Inversion

It's surprisingly pliant and strong fabric, stretchy, but just to a certain point where it locks and holds at whatever length marks its limit. It's called a "silk," as if it represented a single object rather than a length or segment of some endlessly stitched material. "Silk," also as if it were the softest textile to use, but be careful: it will give you subtle burns, taking away skin at such microscopic increments that you won't feel the blister until much later. As with most circus skills, you've been deceived by how easy the experienced performers make it look and, in at least a small part, by the seeming innocence or mundane appearance of the "silk" itself. Nothing of the performance of that skill suggests throbbing forearms or aching, limited lats in the slightest.

So the first thing you learn is how to climb, which is also the first deception. It would seem as though you're powering your way up, Greco-Roman, arm over arm. In point of fact your abdomen is the one of whom a lot is asked, lifting your feet as high up the tail of the fabric as you can so you can lock it between your feet and push with your legs until a new, higher point is within the reach of your ready arms. Once you've climbed, it's time to learn to descend. That's the slide down, but a controlled one, because even at a reasonable pace the silk can tear at your dermis. If you want to be demonstrative, you can add a certain flair to releasing your grips, extending your arms out wide to accentuate how little you feel the burning resistance between your clenched feet.

Next up is to learn a couple of locks, or positions in which the fabric holds your weight without much help. From the ground you step up into a foot lock, and learn new sorts of pain from the silk, which has instantly attained the leveraging attributes of a jiu-jitsu practitioner. You see yourself down the road a ways, your new blister healed and with an instinctive understanding of how to settle your foot into this lock without your toes cramping but, for now, both aspects are toying with your pain relays. The hip lock seems okay, once you learn to trust the twist involved and to be cautious of your external reproductive organs (an interesting trade-off in advantages for your upper body strength, if you possess said external organs), until you try the straight-leg variety, which performs a relentless shiatsu massage on the delicate nerves in your hip flexor. Perhaps all this nerve conditioning is more than you ever wanted, and gives you pause, but you're on to the next thing and are sure everything will be all right now that you aren't in a straight-leg relentless-shiatsu hip lock any longer.

Why is it that all the deaths related to circus practitioners you've heard of lately happened off of silks?

The next steps integrate what you've picked up (or limped through) with inversions and, eventually, drops. That's a large part of the appeal of silks; they very easily encapsulate the dual appeal of beauty and danger people associate with circus acts. Because of the forgiving behavior of the material (ha ha), the performer can not only climb it and flare it out and bind themselves up, but he or she can also drop, fall, spinning toward the ground, saved at the last possible moment by the bobbing silk. Obviously, the more dangerous the drop seems, the better response there is to be had from the audience. Dropping head-first is something you want to do. And it takes practice.

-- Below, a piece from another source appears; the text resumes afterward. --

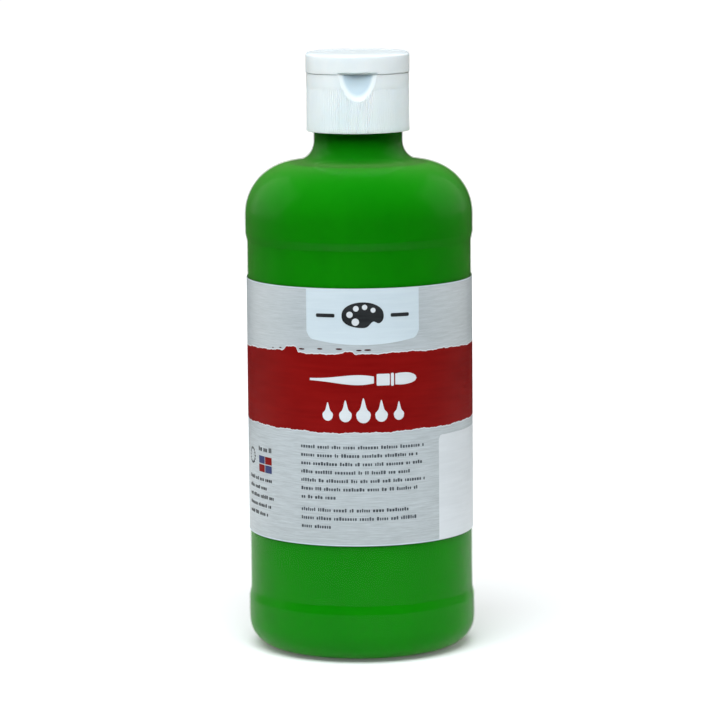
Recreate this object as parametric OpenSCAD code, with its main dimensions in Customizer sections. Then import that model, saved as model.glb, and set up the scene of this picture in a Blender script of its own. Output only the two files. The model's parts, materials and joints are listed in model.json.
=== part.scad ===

It's a funny thing, being upside down. You never really,

really

get used to it. Practice doesn't ever quite make it to perfect. There's always some part of you that insists that things are going to continue as they have, with the ground beneath your feet and your balance based from there on up ("up" being a direction associated with your standing "up" hair). So when someone tries to teach you how to tie yourself upside-down, you have the curious sensation of feeling proud of being able to pull it off. Then they ask you to fall face-first toward the floor, and you have the curious follow-up sensation of trepidation over whether or not you tied yourself upside-down in the right, un-cracked-spine manner.

Drop! Catch! Not even a bloody nose, and you suddenly have an easier time imagining yourself enduring pinched muscles, swollen forearms and blistered ankles.

Last Thursday

Wife Megan

and I took our first circus class together, and were taught beginner's silk lessons by

Friend Cody

. I have been eager to rejoin the world of circus training, so there was little doubt in my mind about the fun and challenges to be had. Still, one wonders if he has lost anything, if the risks now outweigh the rewards, if new patterns will allow for older enthusiasms. I haven't, they don't, and they do. Can't hardly wait for this Thursday's follow-up lesson and time for more drops and inversions.